Colorado Springs: W 5-3
I've got more general ramblings on prospects that I wish to do this morning, but the scores last night did have some important news, mainly the quality start put in by Franklin Morales in Salt Lake. After two disastrous outings which saw his AAA ERA rise into the stratosphere, Morales came back and held the best team in the PCL to just three runs in six and a third. The Bees have been scuffling a bit of late without the bats of Kendry Morales and Brandon Wood, but to hold them to five hits and a walk in their home yard is impressive. Matt Daley and Steven Register finished them off with two and two thirds innings of scoreless relief. Meanwhile, Joe Koshansky, Jayson Nix and Juan Castro (fresh off the DL) all homered off of top Angels pitching prospect Nick Adenhart. Nix also added a double and scored twice.
Tulsa: Off
Modesto: W 4-1
Important item #2 from last night's scores, and no, I'm not talking about Modesto finally putting runs on the board. Actually the biggest news from this game was the eight impressive innings from Chaz Roe in what's supposed to be his last start with the Nuts before moving on to aid Tulsa. He allowed five hits and struck out seven and looked ready for the AA call-up. The Drillers could certainly use him; with only the Albuquerque Isoptopes of the PCL and the High Desert Mavericks of the California League putting up worse pitching lines than Tulsa, it could easily be argued that Tulsa has the worst run prevention unit anywhere in the minors right now when park factors are taken into account.

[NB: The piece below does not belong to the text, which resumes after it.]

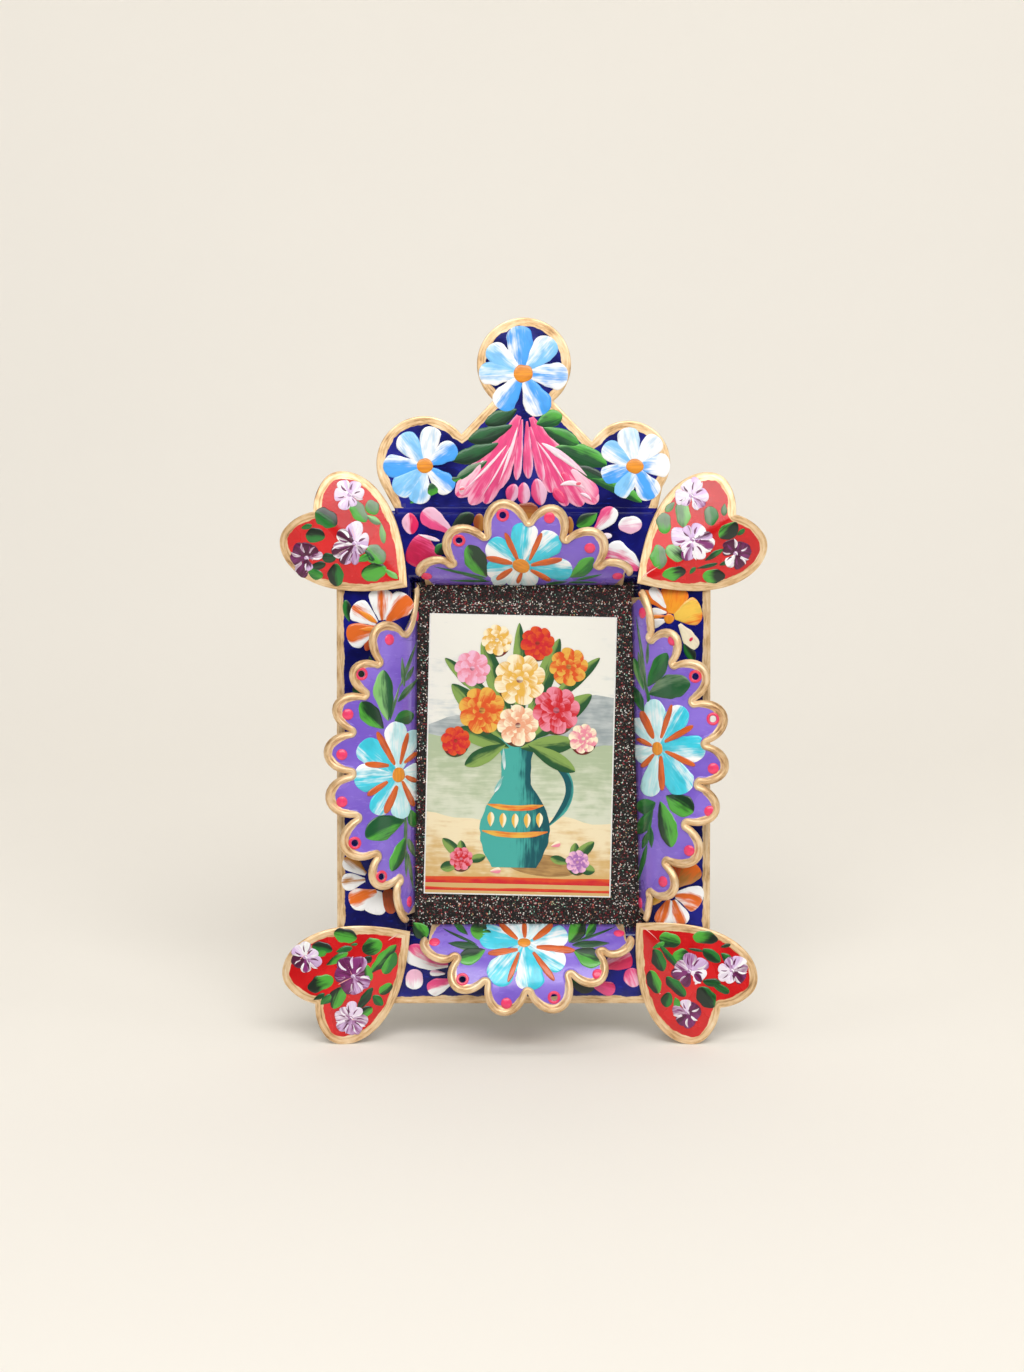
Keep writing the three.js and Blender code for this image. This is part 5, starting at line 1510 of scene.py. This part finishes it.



I haven't delved into these numbers as deeply, but it wouldn't surprise me if Modesto was close to the bottom of team offenses in the minors this year. Travis Becktel was the guy to break the Nuts most recent drought, he had three hits, drove in three of the runs, including two on a sixth inning triple following which he scored the Nuts final run.
Yesterday, Brian VanderBeek found out that Daniel Mayora wears the no. 14 in honor of El Gato Grande, Andres Gallaraga, today he touches on some of the shenanigans of the Giants to bend roster rules at the minor league levels to their extremes.
Asheville: W 2-1
Cory Riordan pitched seven innings, allowing just one run (unearned) on four hits, striking out eight. You don't really ever have to ask about Riordan's walks, he gives up fewer than any starter in recent memory at Asheville, fewer than any starter in our system, and it's clear at this point that it won't be a concern with him going forward barring some fluke Rick Ankiel type of change. With the solid numbers he's put up this season, I was surprised to see that he doesn't actually project that well right now, which tells me he probably needs to see more advanced competition before we get a real sense of how good he'll be. If we are talking about peak projections, as of today, the numbers seem to suggest that this might be our best rotation six years from now:
- Jhoulys Chacin
- Aneury Rodriguez
- Ubaldo Jimenez
- Connor Graham
- Shane Lindsay
And in the optimal world for Rockies fans, that would be a very very good one, with Chacin a true ace, Rodriguez, a Dan Haren type complementary ace, and Jimenez and Graham ideal #2's but just mid-rotation guys here. Riordan, Greg Reynolds and even Franklin Morales get nudged to the bullpen or traded for more help. Jimenez would be expensive and in his free agency at that point, hopefully his arm would still be attached. The others at that point would still be pretty cheap. If the Rockies were still going the all affordable route, U-ball would be playing with the Dodgers while Riordan or Esmil Rogers fill the bottom of the rotation.
If we're going by scouting reports, you'd figure Jimenez and Chacin to be dual aces at the top of that rotation, Rodriguez the same near ace the numbers say and just a step or two behind, while Rogers, Lindsay or Graham would fulfill their potential and give us a third starter with serious heat while the other two become late inning relievers, and then a Riordan/Reynolds control type for inning eater duty. Either way, the rosy projection say that you'd be looking at a World Series worthy pitching staff with a Cy Young contender or two.
Of course, in the real world, half of these guys at least are likely to falter by the time they hit AA -look at Brandon Hynick right now for an example- and even if they don't, roster restrictions could force the Rockies into making a painful and possibly wrong decision on who to keep versus who to let go. For right now, let's just leave it that this is an extremely promising crop of pitchers we have at Modesto and Asheville, and one worth building some hopes around.